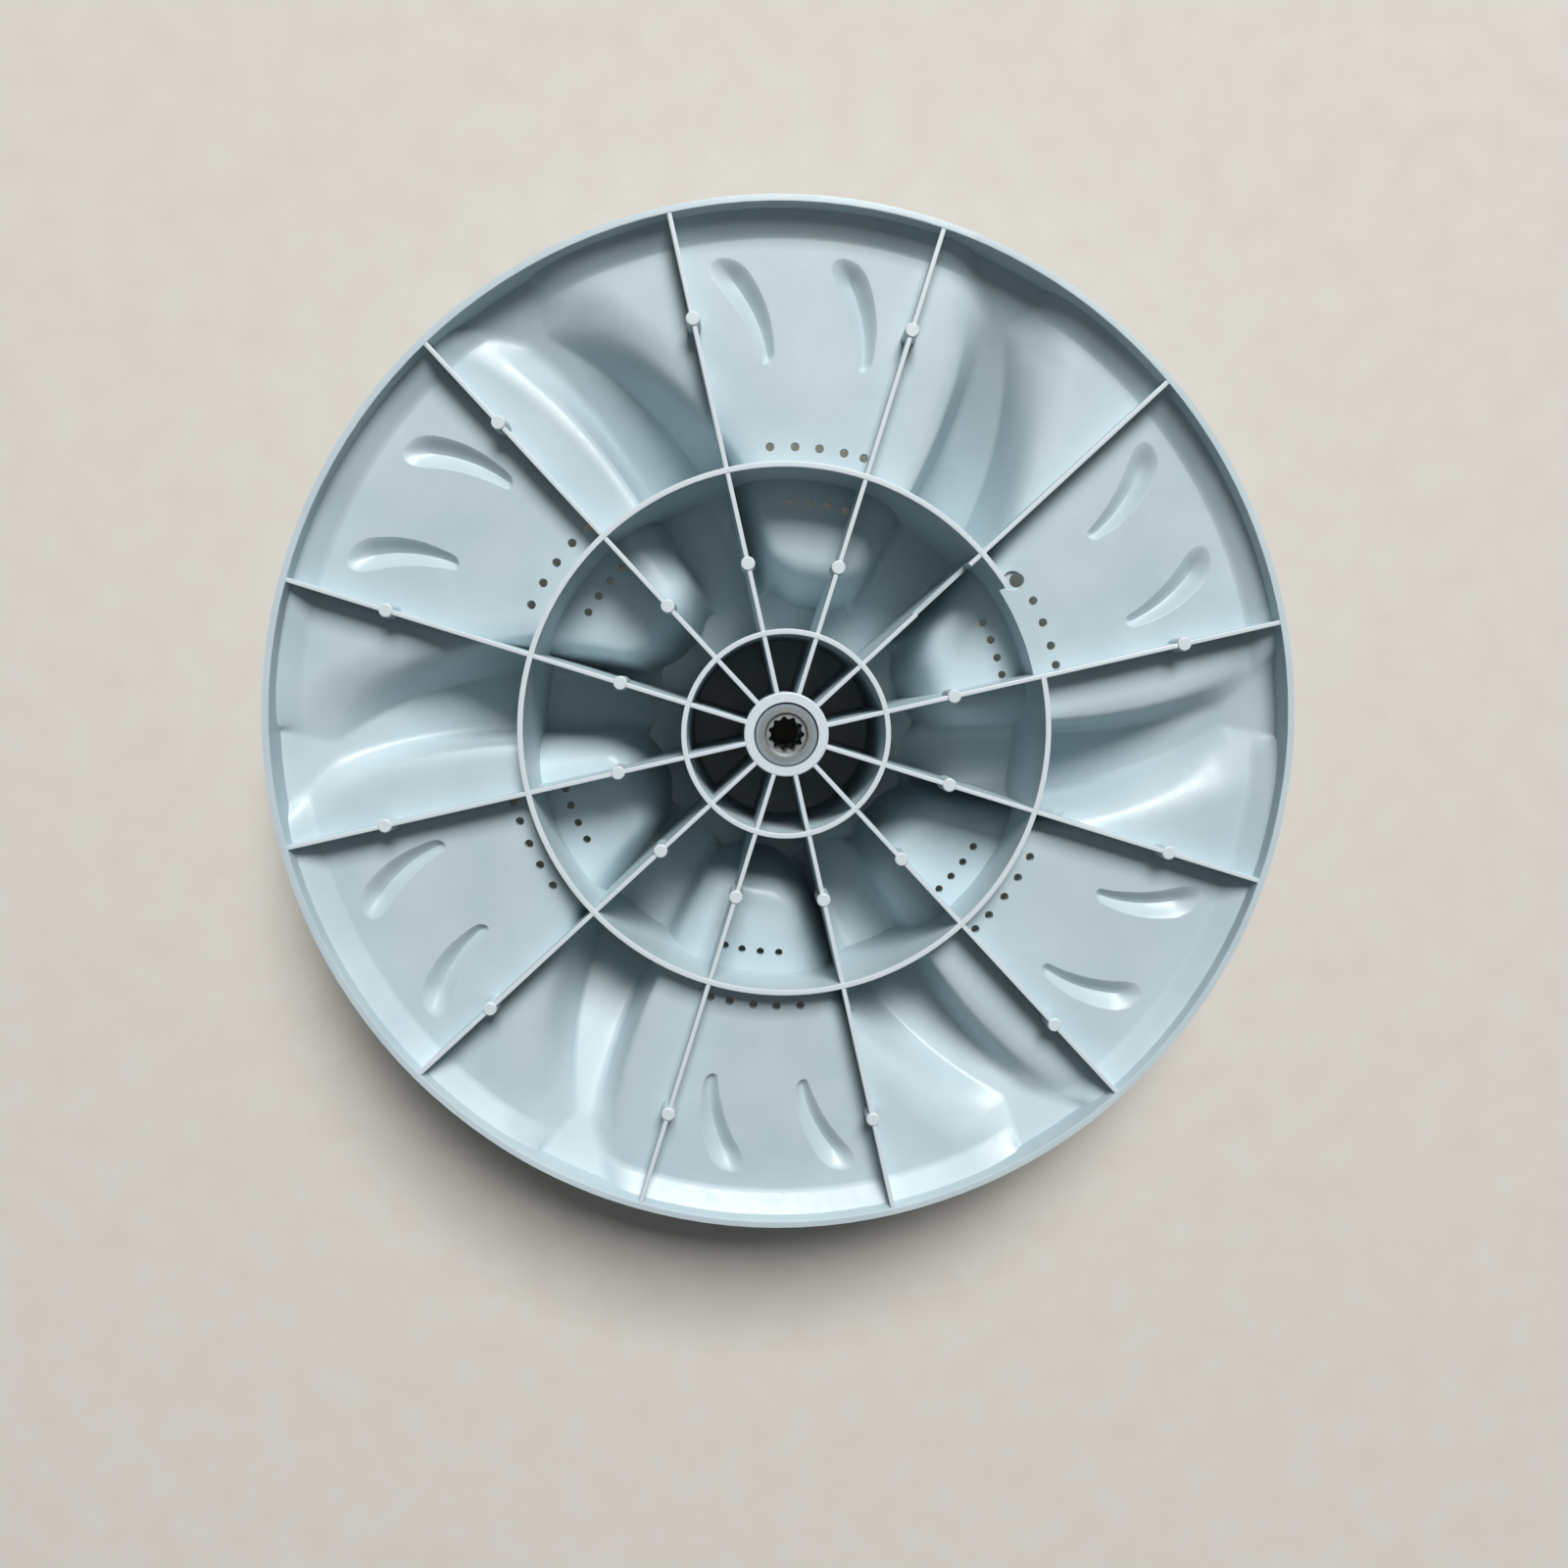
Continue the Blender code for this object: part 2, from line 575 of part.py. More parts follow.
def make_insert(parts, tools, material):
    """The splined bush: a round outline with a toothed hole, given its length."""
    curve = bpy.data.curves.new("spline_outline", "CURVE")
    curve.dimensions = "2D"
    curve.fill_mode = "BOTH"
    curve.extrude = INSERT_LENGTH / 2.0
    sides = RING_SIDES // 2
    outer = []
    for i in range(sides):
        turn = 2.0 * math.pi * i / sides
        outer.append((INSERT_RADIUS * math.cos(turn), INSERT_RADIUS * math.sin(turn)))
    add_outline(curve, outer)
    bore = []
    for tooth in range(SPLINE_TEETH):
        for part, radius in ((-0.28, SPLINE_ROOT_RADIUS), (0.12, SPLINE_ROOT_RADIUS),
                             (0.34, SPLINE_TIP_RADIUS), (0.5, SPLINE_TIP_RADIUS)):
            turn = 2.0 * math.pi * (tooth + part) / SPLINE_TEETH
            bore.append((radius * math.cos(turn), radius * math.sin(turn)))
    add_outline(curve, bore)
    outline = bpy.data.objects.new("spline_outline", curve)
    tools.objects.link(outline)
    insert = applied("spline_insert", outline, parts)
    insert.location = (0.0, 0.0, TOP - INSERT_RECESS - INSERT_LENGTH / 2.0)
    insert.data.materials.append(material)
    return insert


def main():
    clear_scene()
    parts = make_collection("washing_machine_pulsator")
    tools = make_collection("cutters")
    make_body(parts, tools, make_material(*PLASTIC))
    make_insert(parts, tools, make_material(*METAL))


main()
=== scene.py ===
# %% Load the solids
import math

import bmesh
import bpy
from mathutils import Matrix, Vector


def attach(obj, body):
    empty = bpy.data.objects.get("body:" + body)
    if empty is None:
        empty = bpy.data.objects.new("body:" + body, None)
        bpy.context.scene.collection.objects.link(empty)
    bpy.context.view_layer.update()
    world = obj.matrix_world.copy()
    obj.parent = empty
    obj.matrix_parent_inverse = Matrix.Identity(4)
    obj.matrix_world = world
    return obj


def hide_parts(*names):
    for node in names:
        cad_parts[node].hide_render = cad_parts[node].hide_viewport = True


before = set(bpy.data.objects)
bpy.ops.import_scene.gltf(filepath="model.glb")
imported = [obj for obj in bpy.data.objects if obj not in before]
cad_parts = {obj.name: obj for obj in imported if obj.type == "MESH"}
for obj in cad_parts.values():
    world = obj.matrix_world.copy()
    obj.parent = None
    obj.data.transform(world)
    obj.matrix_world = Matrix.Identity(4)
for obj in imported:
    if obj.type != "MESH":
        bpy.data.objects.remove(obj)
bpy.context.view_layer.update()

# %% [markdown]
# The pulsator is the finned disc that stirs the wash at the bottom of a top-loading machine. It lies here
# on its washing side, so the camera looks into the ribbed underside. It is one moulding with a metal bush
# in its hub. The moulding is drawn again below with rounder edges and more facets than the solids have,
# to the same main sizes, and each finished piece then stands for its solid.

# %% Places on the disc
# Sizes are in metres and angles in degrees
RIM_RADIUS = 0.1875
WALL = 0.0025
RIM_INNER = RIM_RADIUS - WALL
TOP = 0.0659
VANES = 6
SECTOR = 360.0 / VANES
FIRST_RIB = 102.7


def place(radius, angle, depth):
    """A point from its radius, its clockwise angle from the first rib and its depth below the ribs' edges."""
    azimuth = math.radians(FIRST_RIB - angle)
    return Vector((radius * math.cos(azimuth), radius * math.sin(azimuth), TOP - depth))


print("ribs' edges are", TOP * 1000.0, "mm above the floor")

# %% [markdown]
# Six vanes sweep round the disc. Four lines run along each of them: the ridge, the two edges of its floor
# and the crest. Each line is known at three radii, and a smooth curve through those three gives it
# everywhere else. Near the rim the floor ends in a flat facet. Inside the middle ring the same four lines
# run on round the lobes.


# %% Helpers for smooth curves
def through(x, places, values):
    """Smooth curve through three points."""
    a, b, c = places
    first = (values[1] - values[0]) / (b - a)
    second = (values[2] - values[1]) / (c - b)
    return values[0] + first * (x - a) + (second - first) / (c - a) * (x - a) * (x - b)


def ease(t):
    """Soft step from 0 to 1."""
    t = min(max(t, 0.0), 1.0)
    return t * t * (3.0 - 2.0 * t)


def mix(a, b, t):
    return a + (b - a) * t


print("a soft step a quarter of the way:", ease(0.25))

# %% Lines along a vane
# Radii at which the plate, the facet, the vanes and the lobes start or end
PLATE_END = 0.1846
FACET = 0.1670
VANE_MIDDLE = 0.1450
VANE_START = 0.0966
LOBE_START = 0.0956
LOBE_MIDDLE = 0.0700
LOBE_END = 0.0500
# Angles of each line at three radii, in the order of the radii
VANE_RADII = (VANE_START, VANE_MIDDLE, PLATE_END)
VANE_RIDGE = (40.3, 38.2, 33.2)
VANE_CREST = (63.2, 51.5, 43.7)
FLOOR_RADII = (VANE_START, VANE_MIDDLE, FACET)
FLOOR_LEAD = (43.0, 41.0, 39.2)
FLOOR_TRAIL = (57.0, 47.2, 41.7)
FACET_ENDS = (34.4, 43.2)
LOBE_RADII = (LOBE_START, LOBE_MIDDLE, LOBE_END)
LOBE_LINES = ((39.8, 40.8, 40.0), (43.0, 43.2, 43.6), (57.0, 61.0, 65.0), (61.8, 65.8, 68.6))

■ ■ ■

Task brief:
Everything from the line that contains "sides = RING_SIDES // 2" to the line that contains "obj.data.transform(world)" must be transcribed exactly, both end lines included.

Solution:
    sides = RING_SIDES // 2
    outer = []
    for i in range(sides):
        turn = 2.0 * math.pi * i / sides
        outer.append((INSERT_RADIUS * math.cos(turn), INSERT_RADIUS * math.sin(turn)))
    add_outline(curve, outer)
    bore = []
    for tooth in range(SPLINE_TEETH):
        for part, radius in ((-0.28, SPLINE_ROOT_RADIUS), (0.12, SPLINE_ROOT_RADIUS),
                             (0.34, SPLINE_TIP_RADIUS), (0.5, SPLINE_TIP_RADIUS)):
            turn = 2.0 * math.pi * (tooth + part) / SPLINE_TEETH
            bore.append((radius * math.cos(turn), radius * math.sin(turn)))
    add_outline(curve, bore)
    outline = bpy.data.objects.new("spline_outline", curve)
    tools.objects.link(outline)
    insert = applied("spline_insert", outline, parts)
    insert.location = (0.0, 0.0, TOP - INSERT_RECESS - INSERT_LENGTH / 2.0)
    insert.data.materials.append(material)
    return insert


def main():
    clear_scene()
    parts = make_collection("washing_machine_pulsator")
    tools = make_collection("cutters")
    make_body(parts, tools, make_material(*PLASTIC))
    make_insert(parts, tools, make_material(*METAL))


main()
=== scene.py ===
# %% Load the solids
import math

import bmesh
import bpy
from mathutils import Matrix, Vector


def attach(obj, body):
    empty = bpy.data.objects.get("body:" + body)
    if empty is None:
        empty = bpy.data.objects.new("body:" + body, None)
        bpy.context.scene.collection.objects.link(empty)
    bpy.context.view_layer.update()
    world = obj.matrix_world.copy()
    obj.parent = empty
    obj.matrix_parent_inverse = Matrix.Identity(4)
    obj.matrix_world = world
    return obj


def hide_parts(*names):
    for node in names:
        cad_parts[node].hide_render = cad_parts[node].hide_viewport = True


before = set(bpy.data.objects)
bpy.ops.import_scene.gltf(filepath="model.glb")
imported = [obj for obj in bpy.data.objects if obj not in before]
cad_parts = {obj.name: obj for obj in imported if obj.type == "MESH"}
for obj in cad_parts.values():
    world = obj.matrix_world.copy()
    obj.parent = None
    obj.data.transform(world)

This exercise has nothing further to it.